Lydia sur la ligne de production Serval. Crédit photo : Texelis

Mais il y a quatre ans, « je cherchais de nouveaux défis » et « une vraie opportunité » s'est présentée chez Texelis à Limoges. Ce n'est qu'après avoir commencé à y travailler qu’elle réalise pleinement la pertinence de son choix. « Je n'avais pas de réseau dans le secteur de la défense à l'époque et j'ai vite découvert que mon image des militaires était faussée. La principale différence avec les civils, c'est qu'ils ne sont pas engagés pour les affaires mais pour leur pays », remarque-t-elle. « C'est très différent de l'industrie automobile. Mes réunions d'aujourd'hui ne portent pas sur l'argent, mais sur la vie et comment être le premier dans le domaine technologique. »

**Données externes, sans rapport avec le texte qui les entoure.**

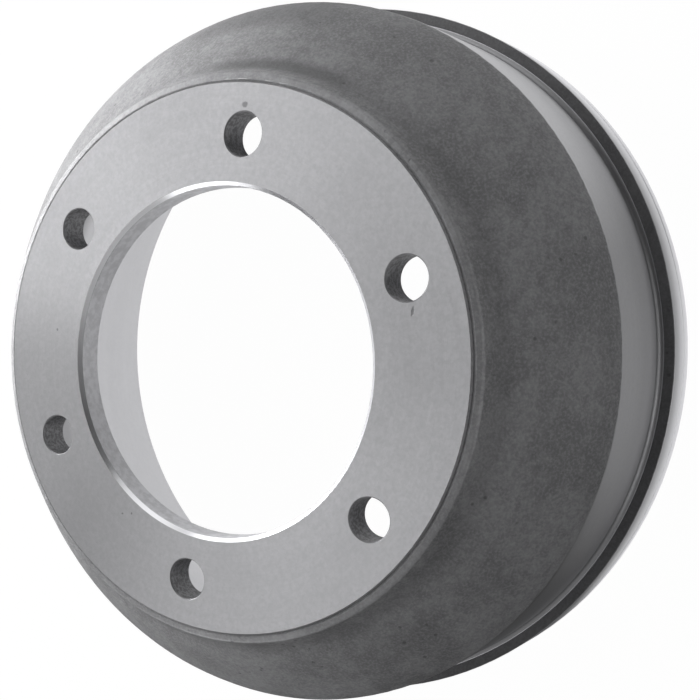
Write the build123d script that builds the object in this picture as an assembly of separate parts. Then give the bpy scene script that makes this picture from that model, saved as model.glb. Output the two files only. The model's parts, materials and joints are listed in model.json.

Lydia explique avoir embauché plus de 20 personnes pour le programme Serval « et je suis très fière qu'il y ait si peu de turnover dans mon équipe ».

Elle est également très consciente qu'elle doit une partie de son succès professionnel à son mari « qui m'a suivie partout et m'a beaucoup soutenue. Nous avons deux enfants de 10 et 12 ans et nous avons tous des agendas très chargés. Mes enfants m'ont toujours vu voyager, travailler et être très occupée, mais j'essaie toujours de garder mes week-ends pour eux. Je préfère passer du temps qualitatif plutôt que quantitatif avec eux », conclut-elle.